Your browser needs to be support TLS v1.2 to use Riak Control over HTTPS. A list of browsers that support TLS v1.2 can be found here. TLS v1.2 may be disabled by default on your browser, for example if you are using Firefox versions earlier than 27, Safari versions earlier than 7, Chrome versions earlier than 30, or Internet Explorer versions earlier than 11. To enable it, follow browser-specific instructions.

Snapshot View

When you first navigate to Riak Control, you will land on the Snapshot view:

Snapshot View

In this interface, the health of your cluster is made immediately obvious. In the event that something isn’t quite right (or has the potential to cause problems in the near future), the green check mark will turn into a red X. The red X is accompanied by a list of reasons for concern. Each item in the list links to a page where you can get more information about the issue.

Cluster Management View

On the top right side of the admin panel are navigation tabs. If you click the Cluster tab, you will be taken to the cluster management page.

On this page, you can see all of the nodes in your cluster, along with their status, the percentage of the ring owned by that node, and memory consumption. You can also stage and commit changes to the cluster, such as adding, removing, and marking nodes as down.

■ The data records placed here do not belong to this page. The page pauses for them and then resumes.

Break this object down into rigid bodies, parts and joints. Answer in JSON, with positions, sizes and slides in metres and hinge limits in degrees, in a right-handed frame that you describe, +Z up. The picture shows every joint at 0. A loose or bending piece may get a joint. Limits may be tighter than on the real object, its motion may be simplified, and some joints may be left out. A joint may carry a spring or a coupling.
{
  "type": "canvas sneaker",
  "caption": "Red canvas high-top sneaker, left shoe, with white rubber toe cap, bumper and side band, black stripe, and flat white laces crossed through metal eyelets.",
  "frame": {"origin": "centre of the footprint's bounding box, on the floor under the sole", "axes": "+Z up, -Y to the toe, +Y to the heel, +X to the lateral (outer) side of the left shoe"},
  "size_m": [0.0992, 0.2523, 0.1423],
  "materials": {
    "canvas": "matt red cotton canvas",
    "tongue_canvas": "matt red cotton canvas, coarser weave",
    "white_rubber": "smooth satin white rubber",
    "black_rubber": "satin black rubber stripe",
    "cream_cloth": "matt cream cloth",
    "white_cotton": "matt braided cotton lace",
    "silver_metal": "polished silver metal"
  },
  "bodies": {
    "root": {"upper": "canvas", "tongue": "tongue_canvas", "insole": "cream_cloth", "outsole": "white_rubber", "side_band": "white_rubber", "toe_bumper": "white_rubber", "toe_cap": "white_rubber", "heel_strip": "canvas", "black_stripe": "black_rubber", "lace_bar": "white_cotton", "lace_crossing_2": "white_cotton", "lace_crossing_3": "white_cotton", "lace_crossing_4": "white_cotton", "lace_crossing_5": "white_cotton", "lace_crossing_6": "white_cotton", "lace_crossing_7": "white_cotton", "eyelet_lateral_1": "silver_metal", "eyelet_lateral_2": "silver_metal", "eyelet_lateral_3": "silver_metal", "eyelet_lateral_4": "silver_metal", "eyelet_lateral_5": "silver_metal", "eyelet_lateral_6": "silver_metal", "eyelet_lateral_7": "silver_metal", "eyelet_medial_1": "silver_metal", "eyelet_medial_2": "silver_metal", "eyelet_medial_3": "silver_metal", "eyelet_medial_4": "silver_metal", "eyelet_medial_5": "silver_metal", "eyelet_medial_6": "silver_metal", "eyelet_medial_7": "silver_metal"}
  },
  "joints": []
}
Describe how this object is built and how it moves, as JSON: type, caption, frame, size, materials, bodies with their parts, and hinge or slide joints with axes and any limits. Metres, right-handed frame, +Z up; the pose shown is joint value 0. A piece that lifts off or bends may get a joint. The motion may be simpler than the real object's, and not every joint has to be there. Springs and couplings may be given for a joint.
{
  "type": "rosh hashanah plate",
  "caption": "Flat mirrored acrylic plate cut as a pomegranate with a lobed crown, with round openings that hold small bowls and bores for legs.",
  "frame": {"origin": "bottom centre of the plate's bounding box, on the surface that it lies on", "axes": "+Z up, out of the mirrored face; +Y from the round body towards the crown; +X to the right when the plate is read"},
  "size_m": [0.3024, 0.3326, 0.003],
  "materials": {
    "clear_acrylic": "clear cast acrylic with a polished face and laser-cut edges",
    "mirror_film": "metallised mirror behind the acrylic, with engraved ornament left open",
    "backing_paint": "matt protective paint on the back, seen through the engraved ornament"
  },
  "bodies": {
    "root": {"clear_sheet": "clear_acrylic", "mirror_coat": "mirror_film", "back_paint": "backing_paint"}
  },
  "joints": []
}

Staged changes to the cluster:

Cluster Management Staged

Changes committed; transfers active:

Cluster Management Transfers

Cluster stabilizes after changes:

Cluster Management Stable

Node Management View

The node management view allows you to operate against the individual nodes in the cluster.

Node Management

Ring View

One level deeper than the cluster view is the ring view. This is where you can see the health of each vnode.

Ring View

Most of the time, your ring will be too large to effectively manage from the ring view. That said, with filters you can easily identify partition ownership, unreachable primaries, and in-progress handoffs.